At this point it is appropriate to put the application in context. This is a company which is no longer trading and which has but one asset - cash held by the Bank of Queensland. There are a number of creditors who must be satisfied from the available cash. Those creditors are at least five in number - there may be more. Appointment of a liquidator now will mean the affairs of the company can be finalised and if there is any remaining cash for division between the plaintiff and the defendant that can be done. No doubt it will be brought to account in the Family Court proceedings. But to refuse to make the order now and have all of the arguments rehashed before the Family Court is really a pointless exercise.
Accordingly, I was satisfied that an order winding up the company ought be made.
In approaching the matter in the way I have, it has not been necessary for me to decide whether or not the plaintiff should have leave to bring an application to wind up the company on the grounds of insolvency and whether a winding up order should be made on those grounds.
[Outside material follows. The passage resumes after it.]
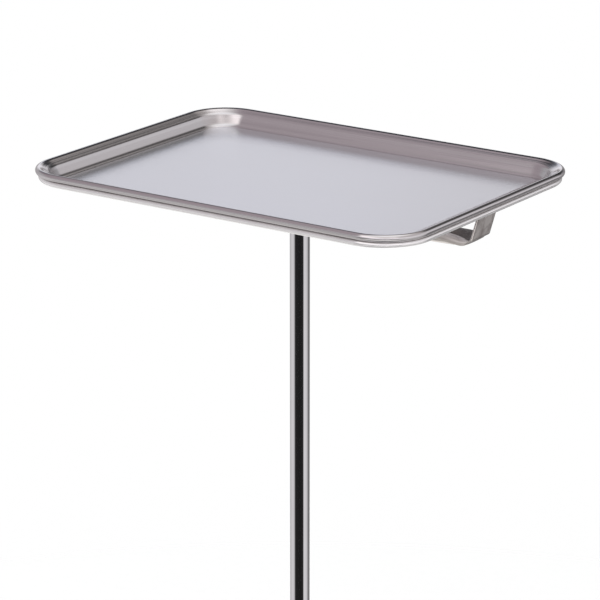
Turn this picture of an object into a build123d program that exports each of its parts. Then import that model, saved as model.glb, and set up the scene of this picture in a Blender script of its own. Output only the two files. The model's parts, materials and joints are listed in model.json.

In deference to the written submissions made by the parties on this issue and the significant amount of evidence which was filed, I will deal with each issue briefly.
Although the plaintiff did not apply for leave to bring the application before it was issued leave can be given subsequently. That is the effect of the decision of the High Court in Emanuele v Australian Securities and Investments Commissions.[16] On that basis, and always mindful of s 467A which mandates an application ought not be dismissed because of a defect or irregularity, I would not dismiss the application simply on the basis leave had not been obtained. Moreover, it seems to me that prima facie evidence is available to suggest the company was insolvent. Its asset position was clear. It had at least five creditors including the Australian Tax Office. While, on balance, the evidence suggests these creditors can be met from the assets of the company, there is some uncertainty as to how much is owed particularly to the Australian Tax Office. On that basis, the plaintiff has made out a prima facie case and leave to bring the application ought be granted nunc pro tunc.
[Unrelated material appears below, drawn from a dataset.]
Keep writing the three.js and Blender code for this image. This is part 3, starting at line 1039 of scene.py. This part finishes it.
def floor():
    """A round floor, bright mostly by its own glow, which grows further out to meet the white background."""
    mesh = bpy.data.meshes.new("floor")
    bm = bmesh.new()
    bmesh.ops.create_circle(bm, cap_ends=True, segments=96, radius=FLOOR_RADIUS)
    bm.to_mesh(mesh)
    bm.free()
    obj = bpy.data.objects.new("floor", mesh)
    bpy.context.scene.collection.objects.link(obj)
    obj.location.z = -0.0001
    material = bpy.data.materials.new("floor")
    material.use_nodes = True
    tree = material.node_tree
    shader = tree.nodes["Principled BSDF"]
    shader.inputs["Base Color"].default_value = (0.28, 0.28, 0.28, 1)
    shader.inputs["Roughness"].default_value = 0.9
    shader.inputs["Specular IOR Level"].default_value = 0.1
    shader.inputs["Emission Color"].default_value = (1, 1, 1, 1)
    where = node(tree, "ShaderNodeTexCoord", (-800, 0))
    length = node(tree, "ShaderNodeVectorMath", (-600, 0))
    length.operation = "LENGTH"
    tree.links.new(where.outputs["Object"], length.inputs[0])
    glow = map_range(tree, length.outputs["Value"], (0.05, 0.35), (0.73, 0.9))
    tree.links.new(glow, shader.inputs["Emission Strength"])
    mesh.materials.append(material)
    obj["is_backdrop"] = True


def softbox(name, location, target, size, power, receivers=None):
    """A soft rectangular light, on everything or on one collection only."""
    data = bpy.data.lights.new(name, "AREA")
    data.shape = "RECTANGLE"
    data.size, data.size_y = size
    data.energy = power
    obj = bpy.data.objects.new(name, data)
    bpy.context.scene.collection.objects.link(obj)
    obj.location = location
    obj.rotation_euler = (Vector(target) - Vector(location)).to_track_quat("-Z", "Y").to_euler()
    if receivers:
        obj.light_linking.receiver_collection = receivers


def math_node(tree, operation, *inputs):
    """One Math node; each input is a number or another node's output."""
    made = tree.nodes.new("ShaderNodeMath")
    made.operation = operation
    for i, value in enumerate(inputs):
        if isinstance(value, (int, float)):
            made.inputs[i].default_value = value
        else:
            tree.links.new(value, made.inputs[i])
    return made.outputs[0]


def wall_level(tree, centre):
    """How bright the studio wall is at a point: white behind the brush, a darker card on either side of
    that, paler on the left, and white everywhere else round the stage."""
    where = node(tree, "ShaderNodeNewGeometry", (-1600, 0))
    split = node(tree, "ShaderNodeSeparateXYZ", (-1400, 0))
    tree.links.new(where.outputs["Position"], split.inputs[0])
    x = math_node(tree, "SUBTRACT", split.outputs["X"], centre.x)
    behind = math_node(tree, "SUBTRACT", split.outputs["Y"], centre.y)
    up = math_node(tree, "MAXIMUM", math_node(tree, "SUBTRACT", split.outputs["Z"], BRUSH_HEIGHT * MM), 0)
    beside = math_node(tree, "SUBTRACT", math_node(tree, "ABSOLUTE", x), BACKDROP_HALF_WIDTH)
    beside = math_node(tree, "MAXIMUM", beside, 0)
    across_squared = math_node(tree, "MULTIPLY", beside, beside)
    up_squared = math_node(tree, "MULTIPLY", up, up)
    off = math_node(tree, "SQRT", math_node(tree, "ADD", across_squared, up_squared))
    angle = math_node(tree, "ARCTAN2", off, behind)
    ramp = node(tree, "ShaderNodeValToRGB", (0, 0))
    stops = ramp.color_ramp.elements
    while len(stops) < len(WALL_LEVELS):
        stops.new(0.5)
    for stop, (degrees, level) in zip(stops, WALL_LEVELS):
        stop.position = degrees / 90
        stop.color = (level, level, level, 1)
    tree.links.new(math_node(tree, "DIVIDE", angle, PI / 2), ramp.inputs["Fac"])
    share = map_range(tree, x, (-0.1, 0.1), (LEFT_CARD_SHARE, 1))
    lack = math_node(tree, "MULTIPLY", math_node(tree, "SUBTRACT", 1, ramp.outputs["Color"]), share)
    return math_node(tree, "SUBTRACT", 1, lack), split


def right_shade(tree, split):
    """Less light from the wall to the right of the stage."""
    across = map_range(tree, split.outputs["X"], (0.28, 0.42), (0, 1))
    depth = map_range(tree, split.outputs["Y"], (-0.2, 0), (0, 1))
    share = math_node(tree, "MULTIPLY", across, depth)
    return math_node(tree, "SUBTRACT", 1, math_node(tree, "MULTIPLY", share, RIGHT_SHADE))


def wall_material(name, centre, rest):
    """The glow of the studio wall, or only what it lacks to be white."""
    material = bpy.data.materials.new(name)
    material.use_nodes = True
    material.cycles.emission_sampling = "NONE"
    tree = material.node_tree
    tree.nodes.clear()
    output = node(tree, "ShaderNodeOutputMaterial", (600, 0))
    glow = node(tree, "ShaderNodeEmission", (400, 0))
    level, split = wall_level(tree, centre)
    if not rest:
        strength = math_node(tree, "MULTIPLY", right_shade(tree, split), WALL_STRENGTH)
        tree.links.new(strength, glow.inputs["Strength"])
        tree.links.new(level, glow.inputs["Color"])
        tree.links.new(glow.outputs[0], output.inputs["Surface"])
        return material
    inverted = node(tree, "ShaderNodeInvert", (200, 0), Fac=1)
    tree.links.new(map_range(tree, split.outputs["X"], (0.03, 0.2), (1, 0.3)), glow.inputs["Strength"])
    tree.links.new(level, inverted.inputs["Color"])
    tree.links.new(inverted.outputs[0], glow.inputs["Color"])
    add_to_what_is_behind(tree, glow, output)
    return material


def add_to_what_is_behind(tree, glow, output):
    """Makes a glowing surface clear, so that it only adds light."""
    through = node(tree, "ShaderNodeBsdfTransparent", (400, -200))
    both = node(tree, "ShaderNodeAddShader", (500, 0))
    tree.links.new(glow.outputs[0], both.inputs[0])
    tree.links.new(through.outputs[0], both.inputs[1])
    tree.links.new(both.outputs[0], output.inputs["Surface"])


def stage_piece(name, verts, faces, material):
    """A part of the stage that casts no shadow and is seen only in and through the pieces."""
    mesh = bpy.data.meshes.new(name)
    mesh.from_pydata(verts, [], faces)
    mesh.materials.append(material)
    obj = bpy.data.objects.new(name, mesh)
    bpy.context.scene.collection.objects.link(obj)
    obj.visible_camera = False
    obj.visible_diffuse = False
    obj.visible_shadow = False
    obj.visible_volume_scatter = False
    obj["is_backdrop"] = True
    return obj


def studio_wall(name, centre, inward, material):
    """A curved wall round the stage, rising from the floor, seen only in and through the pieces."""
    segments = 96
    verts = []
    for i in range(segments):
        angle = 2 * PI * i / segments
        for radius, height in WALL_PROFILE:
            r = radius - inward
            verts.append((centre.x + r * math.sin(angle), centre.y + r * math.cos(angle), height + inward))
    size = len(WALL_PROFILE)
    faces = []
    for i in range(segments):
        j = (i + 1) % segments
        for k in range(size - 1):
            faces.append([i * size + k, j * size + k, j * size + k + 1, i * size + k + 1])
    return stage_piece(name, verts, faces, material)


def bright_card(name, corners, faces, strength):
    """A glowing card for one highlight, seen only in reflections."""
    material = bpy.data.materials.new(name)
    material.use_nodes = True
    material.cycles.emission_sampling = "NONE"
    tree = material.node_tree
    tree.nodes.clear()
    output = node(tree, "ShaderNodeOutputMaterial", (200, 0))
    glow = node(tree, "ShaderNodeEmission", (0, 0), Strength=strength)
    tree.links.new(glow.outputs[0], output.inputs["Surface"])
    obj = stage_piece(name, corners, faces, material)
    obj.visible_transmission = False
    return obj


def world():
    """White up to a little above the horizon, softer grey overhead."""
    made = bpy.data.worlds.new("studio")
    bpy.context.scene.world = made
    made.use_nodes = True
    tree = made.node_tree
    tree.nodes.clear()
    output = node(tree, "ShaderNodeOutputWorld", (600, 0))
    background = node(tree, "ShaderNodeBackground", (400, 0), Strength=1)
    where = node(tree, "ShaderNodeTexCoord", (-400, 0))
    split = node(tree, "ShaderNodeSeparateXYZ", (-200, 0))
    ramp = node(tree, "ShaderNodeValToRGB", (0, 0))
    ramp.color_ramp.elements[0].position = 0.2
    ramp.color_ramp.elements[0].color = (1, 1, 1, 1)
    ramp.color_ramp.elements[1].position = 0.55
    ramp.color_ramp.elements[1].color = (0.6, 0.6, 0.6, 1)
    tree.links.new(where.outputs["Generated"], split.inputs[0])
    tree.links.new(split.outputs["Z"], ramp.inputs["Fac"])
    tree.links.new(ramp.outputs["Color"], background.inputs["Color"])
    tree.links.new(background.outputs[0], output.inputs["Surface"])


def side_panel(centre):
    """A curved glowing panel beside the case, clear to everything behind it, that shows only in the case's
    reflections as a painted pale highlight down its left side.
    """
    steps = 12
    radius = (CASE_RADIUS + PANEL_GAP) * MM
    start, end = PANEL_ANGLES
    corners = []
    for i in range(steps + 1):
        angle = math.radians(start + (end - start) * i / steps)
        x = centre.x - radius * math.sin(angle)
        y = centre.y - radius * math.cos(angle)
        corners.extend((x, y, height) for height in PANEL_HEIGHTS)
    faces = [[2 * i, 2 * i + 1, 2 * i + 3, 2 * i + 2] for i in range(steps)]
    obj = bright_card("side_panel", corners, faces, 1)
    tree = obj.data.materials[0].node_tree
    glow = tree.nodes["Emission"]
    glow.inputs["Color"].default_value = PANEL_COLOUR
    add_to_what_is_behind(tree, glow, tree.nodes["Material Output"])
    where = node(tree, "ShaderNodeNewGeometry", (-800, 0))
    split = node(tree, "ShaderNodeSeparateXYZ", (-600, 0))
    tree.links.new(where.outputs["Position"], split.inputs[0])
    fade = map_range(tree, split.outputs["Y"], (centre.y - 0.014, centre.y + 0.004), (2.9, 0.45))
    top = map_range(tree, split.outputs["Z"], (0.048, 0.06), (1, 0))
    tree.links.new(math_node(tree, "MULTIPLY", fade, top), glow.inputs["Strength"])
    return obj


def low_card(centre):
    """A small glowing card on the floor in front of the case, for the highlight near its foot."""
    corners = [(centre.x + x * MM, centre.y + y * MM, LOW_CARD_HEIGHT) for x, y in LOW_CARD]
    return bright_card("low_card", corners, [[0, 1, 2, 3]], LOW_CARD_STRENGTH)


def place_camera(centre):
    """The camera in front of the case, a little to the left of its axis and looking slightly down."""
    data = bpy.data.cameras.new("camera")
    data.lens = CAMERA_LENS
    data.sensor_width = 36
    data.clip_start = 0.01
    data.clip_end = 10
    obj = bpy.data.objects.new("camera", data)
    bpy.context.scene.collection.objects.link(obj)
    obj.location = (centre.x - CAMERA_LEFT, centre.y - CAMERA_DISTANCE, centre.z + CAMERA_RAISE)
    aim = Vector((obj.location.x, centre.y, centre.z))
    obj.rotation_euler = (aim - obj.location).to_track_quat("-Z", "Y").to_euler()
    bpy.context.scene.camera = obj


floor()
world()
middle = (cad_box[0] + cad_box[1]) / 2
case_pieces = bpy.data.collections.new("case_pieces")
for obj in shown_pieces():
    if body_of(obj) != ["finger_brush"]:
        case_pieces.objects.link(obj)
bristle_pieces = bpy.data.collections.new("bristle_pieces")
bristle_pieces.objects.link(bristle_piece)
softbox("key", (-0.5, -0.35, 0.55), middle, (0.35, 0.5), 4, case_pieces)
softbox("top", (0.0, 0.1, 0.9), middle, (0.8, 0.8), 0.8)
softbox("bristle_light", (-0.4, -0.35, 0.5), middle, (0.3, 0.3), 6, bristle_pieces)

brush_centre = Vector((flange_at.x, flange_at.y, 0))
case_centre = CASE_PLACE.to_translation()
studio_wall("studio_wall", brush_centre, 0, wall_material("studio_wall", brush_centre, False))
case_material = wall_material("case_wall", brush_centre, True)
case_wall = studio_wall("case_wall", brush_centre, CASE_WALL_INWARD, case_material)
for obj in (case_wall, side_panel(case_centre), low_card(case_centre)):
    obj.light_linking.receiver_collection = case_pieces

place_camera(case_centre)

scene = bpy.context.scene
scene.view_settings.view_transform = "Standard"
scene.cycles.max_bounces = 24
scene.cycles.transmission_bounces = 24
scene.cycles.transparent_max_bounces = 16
[16] Emanuele v Australian Securities and Investments Commissions (1997) 188 CLR 114.
However I am not satisfied the company was actually insolvent. The test of solvency is of course the cash flow test - can the corporation meet its liabilities as and when they fall due. This corporation is not trading. It has the cash asset and it has fixed liabilities - apart from interest and penalties, which are no doubt being accrued with the Australian Tax Office, no other liability is being incurred. Taking the evidence as a whole, I am satisfied that the cash presently available would discharge all of the accrued and accruing liabilities. Accordingly, there is no basis to wind the company up in insolvency.
As I indicated to the parties, on publication of these reasons and on making the winding up order, I will give the parties the opportunity to be heard as to costs.
I certify that the preceding paragraph(s) comprise the reasons for decision of the Supreme Court of Western Australia.